What is being asked:
Reproduce the data exactly.

Record list:
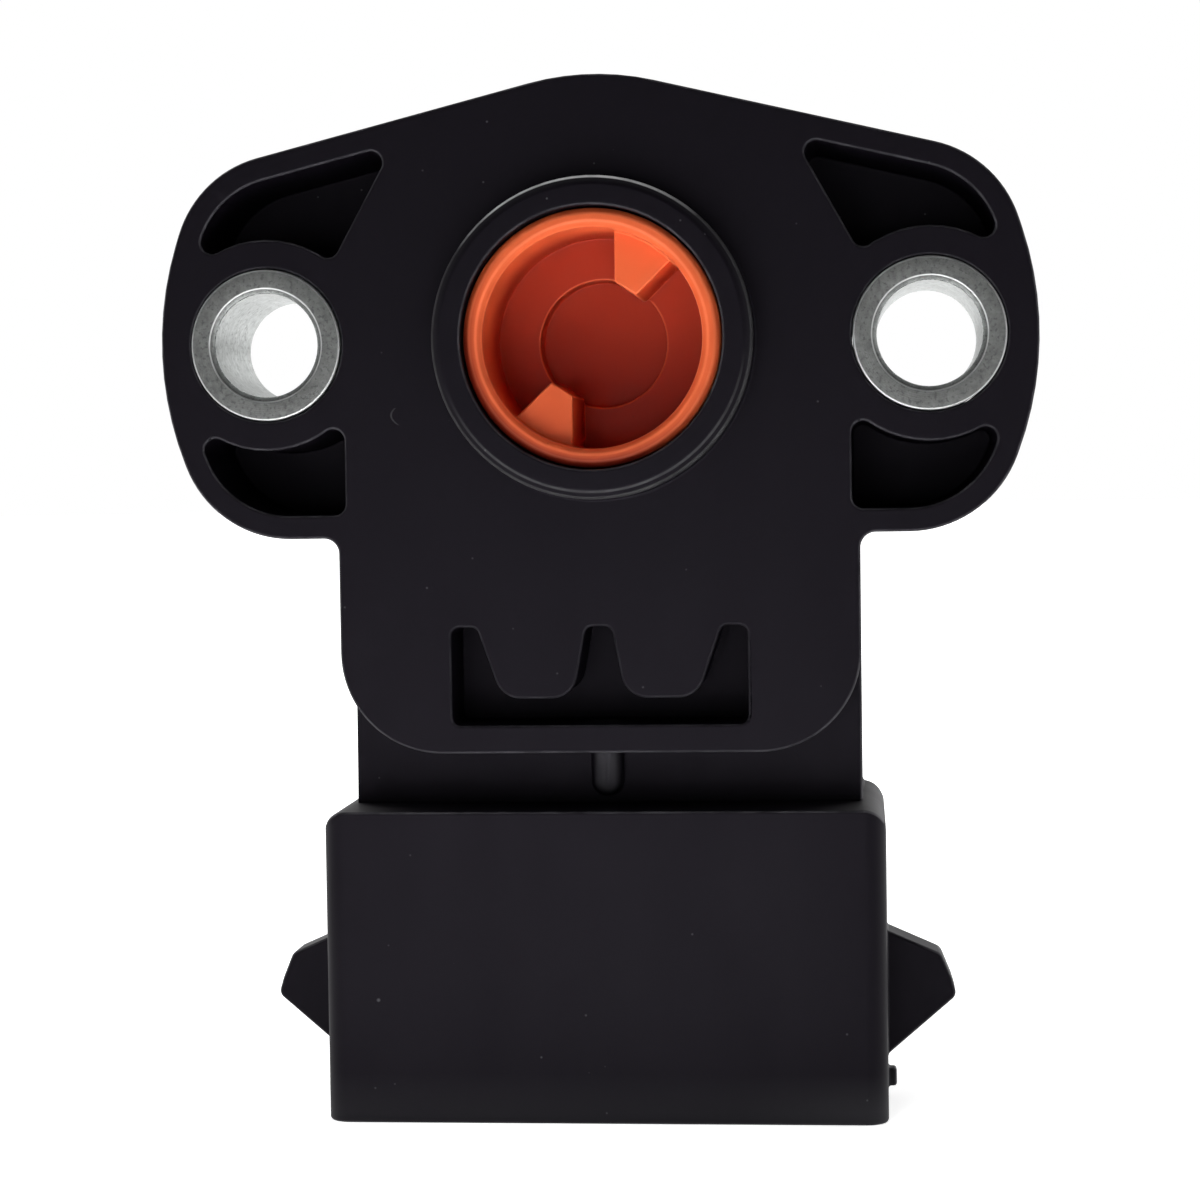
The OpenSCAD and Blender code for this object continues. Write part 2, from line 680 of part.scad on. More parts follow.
// The wire's route: a leg forwards, a short bend, the coil, a short bend and a leg backwards
function coil_point(t) = let (a = spring_front_angle - 360 * coil_turns * t)
    [coil_r * cos(a), coil_r * sin(a), coil_front - coil_rise * t];
bend_t = leg_bend / (2 * PI * coil_r * coil_turns);
coil_path = concat(
    [[coil_point(0)[0], coil_point(0)[1], -chamber_front + coil_leg],
     [coil_point(0)[0], coil_point(0)[1], coil_front + leg_bend]],
    [for (i = [0:coil_turns * coil_steps])
        coil_point(bend_t + (1 - 2 * bend_t) * i / (coil_turns * coil_steps))],
    [[coil_point(1)[0], coil_point(1)[1], coil_front - coil_rise - leg_bend],
     [coil_point(1)[0], coil_point(1)[1], -disc_front - coil_leg]]);

// A round tube along a path, with one frame vector kept near to the rotor's axis's radius
module tube(path, r) {
    last = len(path) - 1;
    points = [for (i = [0:last])
        let (way = unit(path[min(last, i + 1)] - path[max(0, i - 1)]),
             out = unit([path[i][0], path[i][1], 0]),
             side = unit(out - way * (out * way)),
             other = cross(way, side))
        for (k = [0:wire_sides - 1])
            path[i] + r * (cos(360 * k / wire_sides) * side + sin(360 * k / wire_sides) * other)];
    faces = concat(
        [[for (k = [0:wire_sides - 1]) k]],
        [for (i = [0:last - 1], k = [0:wire_sides - 1])
            let (a = i * wire_sides + k, b = i * wire_sides + (k + 1) % wire_sides)
            each [[a, a + wire_sides, b + wire_sides], [a, b + wire_sides, b]]],
        [[for (k = [wire_sides - 1:-1:0]) last * wire_sides + k]]);
    polyhedron(points, faces);
}

module return_spring() color(steel) place() tube(coil_path, wire_d / 2);

// The wiper: a plate staked on the disc's back, and two fingers bent towards the board.
// It is drawn with its contacts on the x axis, and then turned to the tab's rest angle.
plate_back = -disc_back - wiper_t;
plate_near = finger_l / 2 - 0.4;
plate_in = collector_r - finger_w / 2;
plate_out = track_r + finger_w / 2;
stake_y = plate_near + plate_l / 2;
stake_points = [[plate_in - plate_skew / 2 + stake_d, stake_y],
                [plate_out - plate_skew / 2 - stake_d, stake_y]];
contact_reach = board_gap - wiper_t - film_t - fit_gap;

module wiper() color(brass) place() rotate([0, 0, tab_rest]) {
    slab(plate_back, -disc_back - fit_gap) difference() {
        polygon([[plate_in, plate_near], [plate_out, plate_near],
                 [plate_out - plate_skew, plate_near + plate_l],
                 [plate_in - plate_skew, plate_near + plate_l]]);
        for (p = stake_points) translate(p) circle(r = stake_d / 2 + fit_gap, $fn = 48);
    }
    for (r = [collector_r, track_r])
        translate([r - finger_w / 2, 0, 0]) rotate([90, 0, 90]) linear_extrude(finger_w)
            polygon(finger_profile());
}

// A finger in side view: from the plate it slopes back to a rounded contact on the track
function finger_profile() =
    let (touch = plate_back - contact_reach, bump = finger_w / 2, top = touch + bump)
    concat([[plate_near + wiper_t, -disc_back - fit_gap], [plate_near + wiper_t, plate_back]],
           [for (a = [-45:-22.5:-135]) [0.7 * bump * cos(a), touch + bump / 2 * (1 + sin(a))]],
           [[-1.6 * bump, top], [-1.6 * bump, top + wiper_t], [0, top], [bump, top]]);

module thrust_washer() color(steel) place()
    ring(hub_d / 2 + loose_gap, pivot_d / 2 + loose_gap,
         -hub_back - end_play - washer_t, -hub_back - end_play);

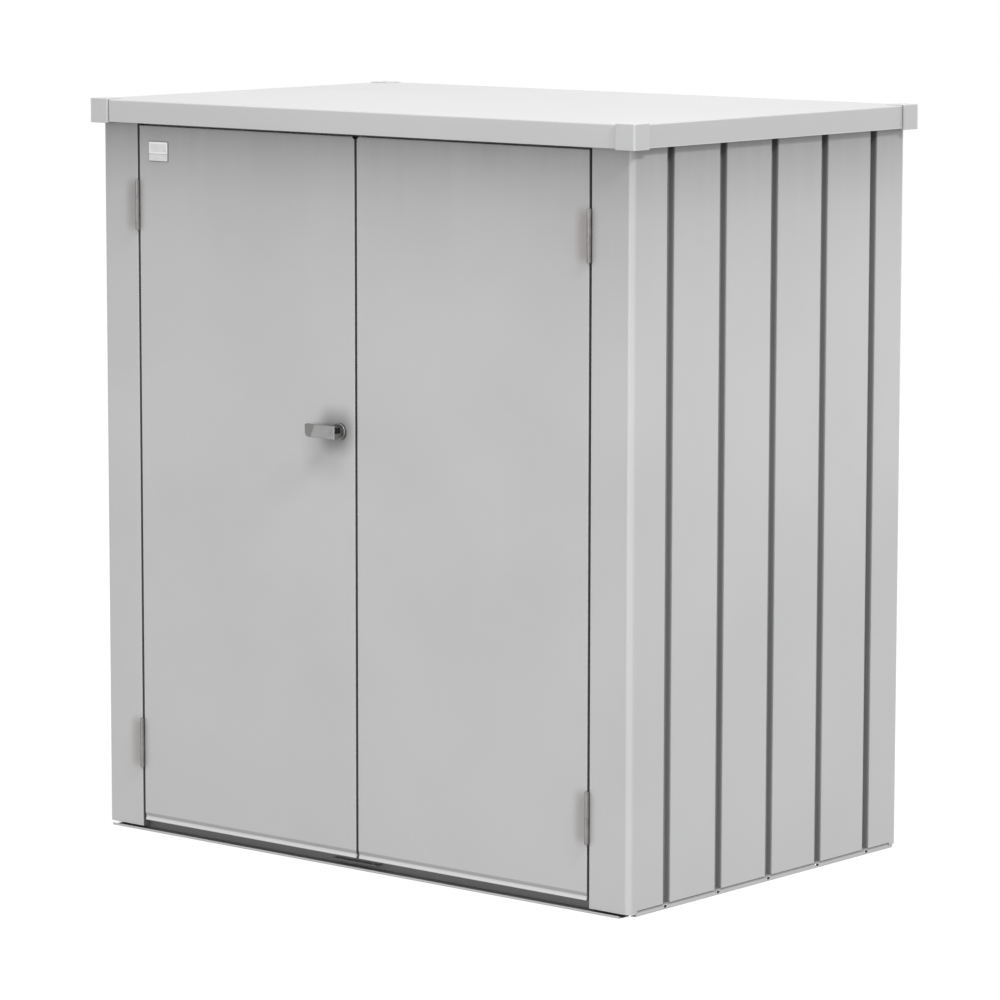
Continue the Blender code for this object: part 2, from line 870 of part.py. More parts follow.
def lid_stiffeners():
    """The front stiffener, and the rear one, whose end plates carry the struts' studs."""
    front_hat = lid_hat("lid_stiffener_front", half_depth * lid_stiffener_place_share,
                        web_inner - lid_stiffener_end_gap)
    right_head = strut_head(1)
    plate_inner = strut_eye_width / 2 + running_gap + strut_plate_thickness
    rear_hat = lid_hat("lid_stiffener_rear", right_head.y, right_head.x - plate_inner + frame_sheet)
    half = (lid_stiffener_width - frame_sheet) / 2
    for side, label in ((-1, "left"), (1, "right")):
        head = strut_head(side)
        start = head.x - side * plate_inner
        plate = bmesh.new()
        box(plate,
            (start, head.y - half, head.z - strut_lid_plate_below),
            (start + side * strut_plate_thickness, head.y + half, lid_under - seat_gap - frame_sheet / 2))
        join(rear_hat, plate, f"{label}_end_plate")
        stud(rear_hat, head, start + side * strut_plate_thickness / 2, side, label)
    return [front_hat, rear_hat]


# Gas struts

def strut_x(side):
    return side * (half_width - strut_inset)


def strut_foot(side):
    return Vector((strut_x(side), rear - strut_foot_inset, lid_top - strut_foot_drop))


def strut_head(side):
    return Vector((strut_x(side), rear - strut_head_inset, lid_top - strut_head_drop))


def eye(piece, centre):
    """Join a cross eye to a strut's end and bore it for its stud."""
    half = Vector((strut_eye_width / 2, 0, 0))
    ring = bmesh.new()
    rod_between(ring, strut_eye_radius, centre - half, centre + half, barrel_sides)
    join(piece, ring, "eye")
    bore = bmesh.new()
    rod_between(bore, strut_stud_radius + seat_gap, centre - 2 * half, centre + 2 * half, barrel_sides)
    return cut(piece, bore, "eye_bore")


def strut_cylinder(side, name):
    foot, head = strut_foot(side), strut_head(side)
    way = head - foot
    top = way.length * strut_tube_share
    bm = bmesh.new()
    profile = [
        (0, strut_stud_radius + running_gap),
        (strut_rod_radius, strut_stud_radius + running_gap),
        (strut_rod_radius, strut_tube_floor),
        (strut_tube_radius, strut_tube_floor),
        (strut_tube_radius, top),
        (strut_bore_radius, top),
        (strut_bore_radius, strut_tube_floor + frame_sheet),
        (0, strut_tube_floor + frame_sheet),
    ]
    turned(bm, profile, foot, way, barrel_sides)
    return eye(piece_from(name, bm, "black_steel"), foot)


def strut_rod(side, name):
    foot, head = strut_foot(side), strut_head(side)
    way = foot - head
    bm = bmesh.new()
    start = head + way.normalized() * (strut_stud_radius + running_gap)
    rod_between(bm, strut_rod_radius, start, head + way * strut_rod_share, barrel_sides)
    return eye(piece_from(name, bm, "hinge_steel"), head)


def stud(piece, centre, from_x, way, label):
    """Join a headed stud that starts at a plate and passes through a strut's eye."""
    retained = centre.x + way * (strut_eye_width / 2 + seat_gap)
    shank, head = bmesh.new(), bmesh.new()
    rod_between(shank, strut_stud_radius, (from_x, centre.y, centre.z),
                (retained + way * seat_gap, centre.y, centre.z), barrel_sides)
    rod_between(head, strut_stud_head_radius, (retained, centre.y, centre.z),
                (retained + way * strut_stud_head_height, centre.y, centre.z), barrel_sides)
    join(piece, shank, f"{label}_stud")
    return join(piece, head, f"{label}_stud_head")


def strut_foot_bracket(side, name):
    """A plate on the rear post's inner face, with the stud that the strut's foot turns on."""
    wall = side * (half_width - sheet - seat_gap)
    half = strut_plate_size / 2
    centre = strut_foot(side)
    bm = bmesh.new()
    box(bm,
        (wall, centre.y - half, centre.z - half),
        (wall - side * strut_plate_thickness, centre.y + half, centre.z + half))
    bracket = piece_from(name, bm, "zinc_steel")
    return stud(bracket, centre, wall - side * strut_plate_thickness / 2, -side, "foot")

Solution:
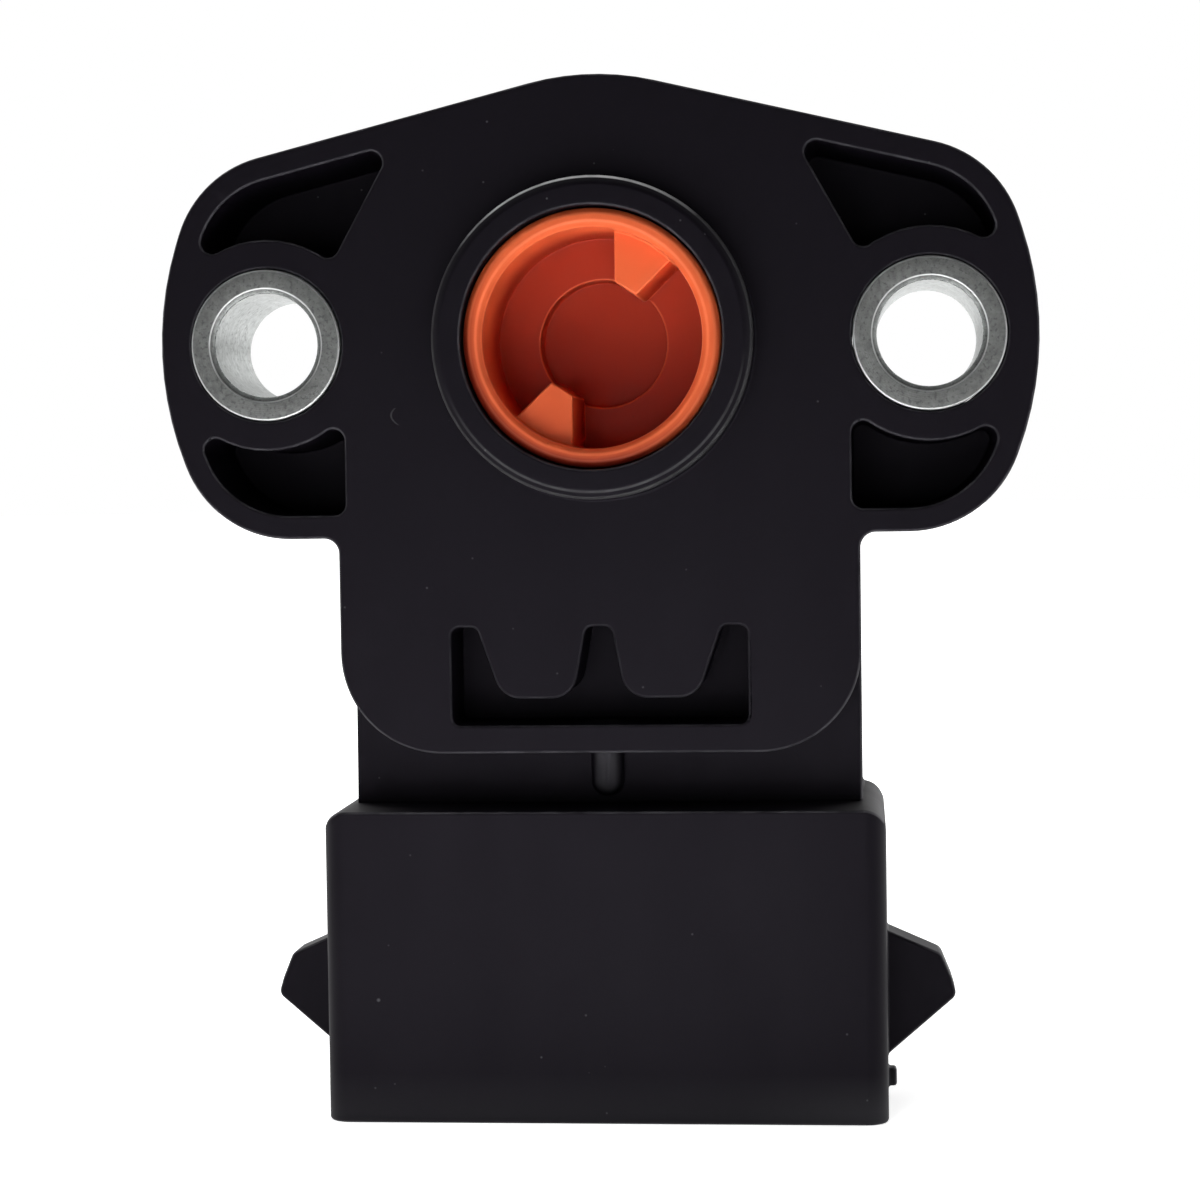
The OpenSCAD and Blender code for this object continues. Write part 2, from line 680 of part.scad on. More parts follow.
// The wire's route: a leg forwards, a short bend, the coil, a short bend and a leg backwards
function coil_point(t) = let (a = spring_front_angle - 360 * coil_turns * t)
    [coil_r * cos(a), coil_r * sin(a), coil_front - coil_rise * t];
bend_t = leg_bend / (2 * PI * coil_r * coil_turns);
coil_path = concat(
    [[coil_point(0)[0], coil_point(0)[1], -chamber_front + coil_leg],
     [coil_point(0)[0], coil_point(0)[1], coil_front + leg_bend]],
    [for (i = [0:coil_turns * coil_steps])
        coil_point(bend_t + (1 - 2 * bend_t) * i / (coil_turns * coil_steps))],
    [[coil_point(1)[0], coil_point(1)[1], coil_front - coil_rise - leg_bend],
     [coil_point(1)[0], coil_point(1)[1], -disc_front - coil_leg]]);

// A round tube along a path, with one frame vector kept near to the rotor's axis's radius
module tube(path, r) {
    last = len(path) - 1;
    points = [for (i = [0:last])
        let (way = unit(path[min(last, i + 1)] - path[max(0, i - 1)]),
             out = unit([path[i][0], path[i][1], 0]),
             side = unit(out - way * (out * way)),
             other = cross(way, side))
        for (k = [0:wire_sides - 1])
            path[i] + r * (cos(360 * k / wire_sides) * side + sin(360 * k / wire_sides) * other)];
    faces = concat(
        [[for (k = [0:wire_sides - 1]) k]],
        [for (i = [0:last - 1], k = [0:wire_sides - 1])
            let (a = i * wire_sides + k, b = i * wire_sides + (k + 1) % wire_sides)
            each [[a, a + wire_sides, b + wire_sides], [a, b + wire_sides, b]]],
        [[for (k = [wire_sides - 1:-1:0]) last * wire_sides + k]]);
    polyhedron(points, faces);
}

module return_spring() color(steel) place() tube(coil_path, wire_d / 2);

// The wiper: a plate staked on the disc's back, and two fingers bent towards the board.
// It is drawn with its contacts on the x axis, and then turned to the tab's rest angle.
plate_back = -disc_back - wiper_t;
plate_near = finger_l / 2 - 0.4;
plate_in = collector_r - finger_w / 2;
plate_out = track_r + finger_w / 2;
stake_y = plate_near + plate_l / 2;
stake_points = [[plate_in - plate_skew / 2 + stake_d, stake_y],
                [plate_out - plate_skew / 2 - stake_d, stake_y]];
contact_reach = board_gap - wiper_t - film_t - fit_gap;

module wiper() color(brass) place() rotate([0, 0, tab_rest]) {
    slab(plate_back, -disc_back - fit_gap) difference() {
        polygon([[plate_in, plate_near], [plate_out, plate_near],
                 [plate_out - plate_skew, plate_near + plate_l],
                 [plate_in - plate_skew, plate_near + plate_l]]);
        for (p = stake_points) translate(p) circle(r = stake_d / 2 + fit_gap, $fn = 48);
    }
    for (r = [collector_r, track_r])
        translate([r - finger_w / 2, 0, 0]) rotate([90, 0, 90]) linear_extrude(finger_w)
            polygon(finger_profile());
}

// A finger in side view: from the plate it slopes back to a rounded contact on the track
function finger_profile() =
    let (touch = plate_back - contact_reach, bump = finger_w / 2, top = touch + bump)
    concat([[plate_near + wiper_t, -disc_back - fit_gap], [plate_near + wiper_t, plate_back]],
           [for (a = [-45:-22.5:-135]) [0.7 * bump * cos(a), touch + bump / 2 * (1 + sin(a))]],
           [[-1.6 * bump, top], [-1.6 * bump, top + wiper_t], [0, top], [bump, top]]);

module thrust_washer() color(steel) place()
    ring(hub_d / 2 + loose_gap, pivot_d / 2 + loose_gap,
         -hub_back - end_play - washer_t, -hub_back - end_play);

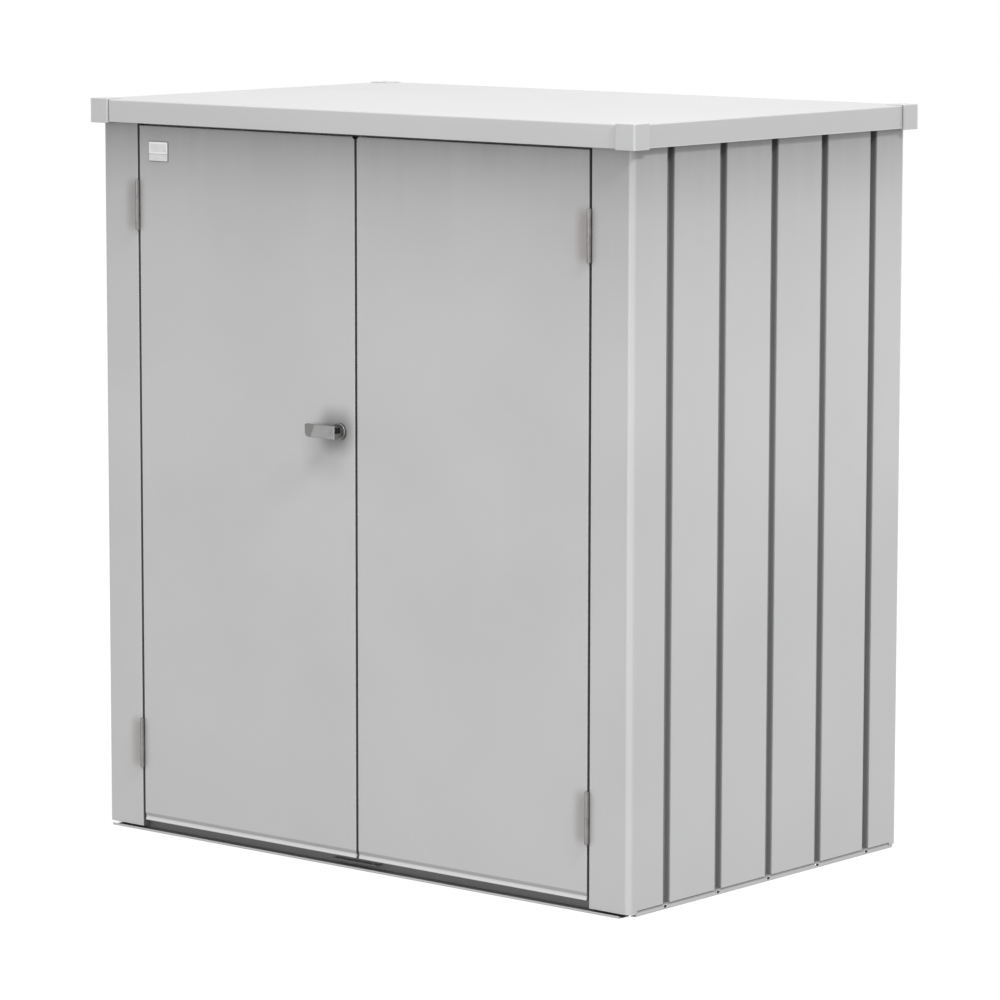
Continue the Blender code for this object: part 2, from line 870 of part.py. More parts follow.
def lid_stiffeners():
    """The front stiffener, and the rear one, whose end plates carry the struts' studs."""
    front_hat = lid_hat("lid_stiffener_front", half_depth * lid_stiffener_place_share,
                        web_inner - lid_stiffener_end_gap)
    right_head = strut_head(1)
    plate_inner = strut_eye_width / 2 + running_gap + strut_plate_thickness
    rear_hat = lid_hat("lid_stiffener_rear", right_head.y, right_head.x - plate_inner + frame_sheet)
    half = (lid_stiffener_width - frame_sheet) / 2
    for side, label in ((-1, "left"), (1, "right")):
        head = strut_head(side)
        start = head.x - side * plate_inner
        plate = bmesh.new()
        box(plate,
            (start, head.y - half, head.z - strut_lid_plate_below),
            (start + side * strut_plate_thickness, head.y + half, lid_under - seat_gap - frame_sheet / 2))
        join(rear_hat, plate, f"{label}_end_plate")
        stud(rear_hat, head, start + side * strut_plate_thickness / 2, side, label)
    return [front_hat, rear_hat]


# Gas struts

def strut_x(side):
    return side * (half_width - strut_inset)


def strut_foot(side):
    return Vector((strut_x(side), rear - strut_foot_inset, lid_top - strut_foot_drop))


def strut_head(side):
    return Vector((strut_x(side), rear - strut_head_inset, lid_top - strut_head_drop))


def eye(piece, centre):
    """Join a cross eye to a strut's end and bore it for its stud."""
    half = Vector((strut_eye_width / 2, 0, 0))
    ring = bmesh.new()
    rod_between(ring, strut_eye_radius, centre - half, centre + half, barrel_sides)
    join(piece, ring, "eye")
    bore = bmesh.new()
    rod_between(bore, strut_stud_radius + seat_gap, centre - 2 * half, centre + 2 * half, barrel_sides)
    return cut(piece, bore, "eye_bore")


def strut_cylinder(side, name):
    foot, head = strut_foot(side), strut_head(side)
    way = head - foot
    top = way.length * strut_tube_share
    bm = bmesh.new()
    profile = [
        (0, strut_stud_radius + running_gap),
        (strut_rod_radius, strut_stud_radius + running_gap),
        (strut_rod_radius, strut_tube_floor),
        (strut_tube_radius, strut_tube_floor),
        (strut_tube_radius, top),
        (strut_bore_radius, top),
        (strut_bore_radius, strut_tube_floor + frame_sheet),
        (0, strut_tube_floor + frame_sheet),
    ]
    turned(bm, profile, foot, way, barrel_sides)
    return eye(piece_from(name, bm, "black_steel"), foot)


def strut_rod(side, name):
    foot, head = strut_foot(side), strut_head(side)
    way = foot - head
    bm = bmesh.new()
    start = head + way.normalized() * (strut_stud_radius + running_gap)
    rod_between(bm, strut_rod_radius, start, head + way * strut_rod_share, barrel_sides)
    return eye(piece_from(name, bm, "hinge_steel"), head)


def stud(piece, centre, from_x, way, label):
    """Join a headed stud that starts at a plate and passes through a strut's eye."""
    retained = centre.x + way * (strut_eye_width / 2 + seat_gap)
    shank, head = bmesh.new(), bmesh.new()
    rod_between(shank, strut_stud_radius, (from_x, centre.y, centre.z),
                (retained + way * seat_gap, centre.y, centre.z), barrel_sides)
    rod_between(head, strut_stud_head_radius, (retained, centre.y, centre.z),
                (retained + way * strut_stud_head_height, centre.y, centre.z), barrel_sides)
    join(piece, shank, f"{label}_stud")
    return join(piece, head, f"{label}_stud_head")


def strut_foot_bracket(side, name):
    """A plate on the rear post's inner face, with the stud that the strut's foot turns on."""
    wall = side * (half_width - sheet - seat_gap)
    half = strut_plate_size / 2
    centre = strut_foot(side)
    bm = bmesh.new()
    box(bm,
        (wall, centre.y - half, centre.z - half),
        (wall - side * strut_plate_thickness, centre.y + half, centre.z + half))
    bracket = piece_from(name, bm, "zinc_steel")
    return stud(bracket, centre, wall - side * strut_plate_thickness / 2, -side, "foot")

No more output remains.